A campus day of action was held Tuesday at the University of Illinois at Urbana-Champaign over the unhiring of a professor critical of the Israeli government. Steven Salaita was due to start work as a tenured professor in the American Indian Studies Program. But after posting a series of tweets harshly critical of this summer’s Israeli assault on Gaza, Salaita was told the offer was withdrawn. In his first public comments on the controversy, Salaita told a packed news conference the unhiring has caused personal hardship, leaving his family without income, a home and health insurance. More broadly, Salaita said school administrators are trampling academic freedom.
Steven Salaita: "As hard as this situation is on me personally, the danger of the university’s decision has farther-reaching implications. Universities are meant to be cauldrons of critical thinking; they are meant to foster creative inquiry and, when at their best, challenge political, economic or social orthodoxy. Tenure, a concept that is over a hundred years old, is supposed to be an ironclad guarantee that university officials respect these ideals and do not succumb to financial pressure or political expediency by silencing controversial or unpopular views."
The school’s Board of Trustees is expected to take up the controversy at a meeting on Thursday.

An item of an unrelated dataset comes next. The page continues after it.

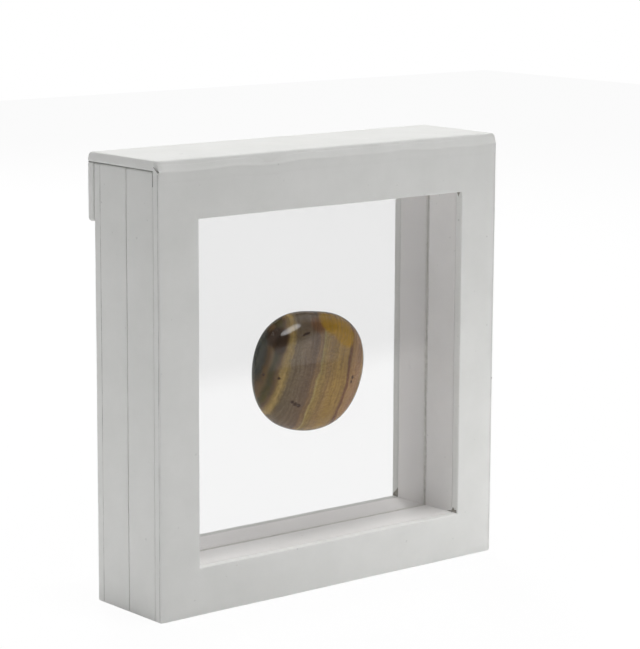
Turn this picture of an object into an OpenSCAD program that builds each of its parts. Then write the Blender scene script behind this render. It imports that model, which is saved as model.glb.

Philadelphia is poised to become the largest U.S. city to decriminalize marijuana. Mayor Michael Nutter has pledged to sign a City Council bill imposing a $25 fine for possession of an ounce or less of pot. Those cited would reportedly have to appear before a judge, but would not have a criminal record. People caught smoking pot in public would face a $100 fine, which could be waived through community service. The measure could prevent thousands of arrests each year.